Swaptions vol modelling tweak opens up pricing possibilities
Nomura quant proposes a local volatility model that can directly calibrate to swaption smiles
Bruno Dupire’s local volatility model gained popularity over the past two decades for being able to uniquely map volatility to spot and time, and therefore calibrate exactly to the volatility smile implied from option prices.
The local volatility model requires the derivative of the option price with respect to both maturity and strike as inputs. This is pretty straightforward for equity and forex derivatives modelling, but when it comes to interest rates, things get tricky.
Swaption prices, for instance, are only available when the expiry date is the swap fixing date, and hence the derivatives with respect to time and strike cannot be obtained from market prices.
“In Dupire’s approach, we need option prices for a wide range of expiries and a wide range of strikes. For example, a five-year into 10-year swap – we only have the one option in the market for that underlying swap. We can look at a four-year into 10-year swaption in the market, but it has a different underlying swap compared with the five-year into 10-year. That means we cannot apply Dupire’s approach as it is. This is a technical problem,” says Kenjiro Oya, an executive director in the exotic rates team at Nomura Securities in Tokyo.
Many have tried to fix this by modelling the price process of a rolling maturity swap, a spot-starting interest rate swap with constant maturity, instead of a standard swap underlying.
The advantage of this is that swaptions on rolling maturity swaps as the underlying are available for a range of tenors. While more market quotes are available for calibration, modelling this is still challenging, because Dupire’s formula would have to go through a cumbersome transformation to be able to calibrate to interest rate smiles of multiple tenors. In addition, modelling multiple underlying swaps can get numerically intensive.
In The swap market model with local stochastic volatility, Nomura’s Oya proposes a local volatility model that can skip the transformation and directly calibrate to interest rate smiles of multiple tenors and multiple underlying swap processes in a non-parametric manner.
In his model, Oya uses the rolling swap rate itself as the main state variable – previous competing models did not use the rolling swap rate as the state variable.
“In past research, they used the local volatility function information for other models, where spot starting rolling swap rates are not the modelling objects or modelling bases, so they need to reinterpret that local volatility function using the time of their state variables,” says Oya.
By applying Dupire-style local volatility stripping, the swap market model smile calibration quality as well as computational efficiency can be enhanced substantially
Senior quant at a European bank
The quant obtains Dupire’s local volatility function of the rolling swap rate and simulates it using a simple Brownian diffusion process. This step eliminates the need for any kind of transformation. The resulting model can calibrate Dupire’s local volatility function to multiple rates tenors and can calibrate, for instance, a five-year 10-year swaption in two seconds.
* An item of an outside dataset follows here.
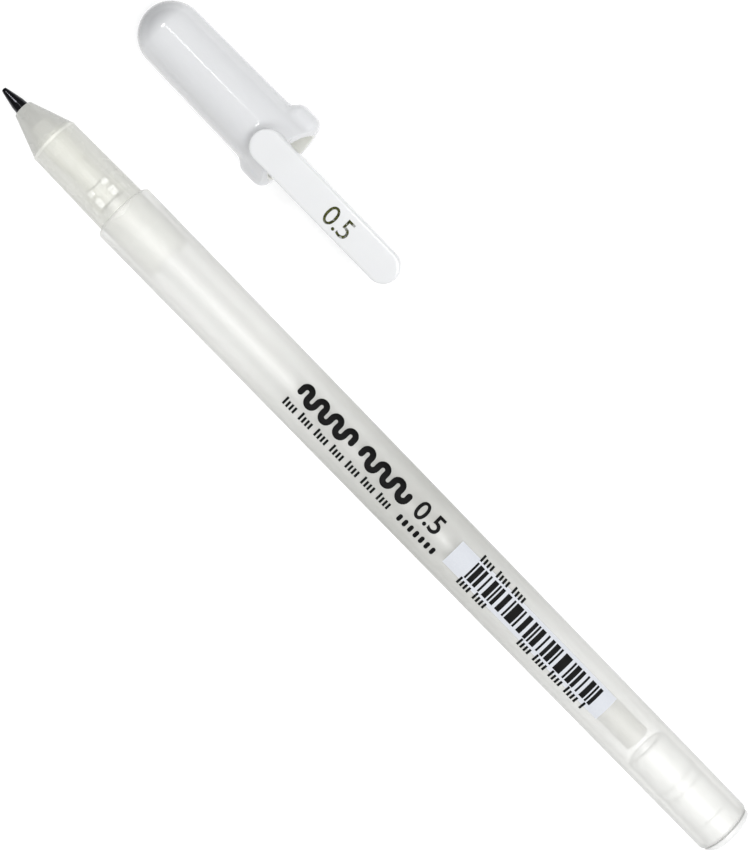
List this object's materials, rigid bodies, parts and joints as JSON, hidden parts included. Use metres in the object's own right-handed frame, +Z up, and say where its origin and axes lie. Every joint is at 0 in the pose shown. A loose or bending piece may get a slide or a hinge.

“By applying Dupire-style local volatility stripping, the swap market model smile calibration quality as well as computational efficiency can be enhanced substantially,” says one senior quant at a European bank.
Because of their sensitivity to both rates and volatility, swaptions have always brought modelling challenges. For instance, until recently, calibration of the stochastic alpha, beta, rho (SABR) model to market-implied swaption prices required time-consuming numerical techniques to produce arbitrage-free prices. Faster, analytical techniques on the other hand were prone to mispricing at the higher and lower strikes.
The advantage of using a local volatility function to calibrate swaption prices is that they produce a much better fit to the implied volatility surface compared with stochastic volatility models such as SABR, although at the cost of poor spot-volatility dynamics. Stochastic volatility models, on the other hand, are really good at capturing spot-volatility dynamics.
To make the best of both worlds, quants started developing local stochastic volatility models over a decade ago that combine elements of both types of models. Since Oya’s model is a local stochastic volatility model, it has the additional advantage of being able to capture dynamics as well as it can calibrate to the implied volatility surface. But Oya goes a step further by removing a cumbersome transformation step, thereby allowing the model to calibrate to multiple tenors and underlyings.
This opens up new possibilities – for instance, exotic rates products such as Bermudan swaptions can be priced more consistently for different strikes, which would be tricky with other models, given the model parameters might change for different strikes.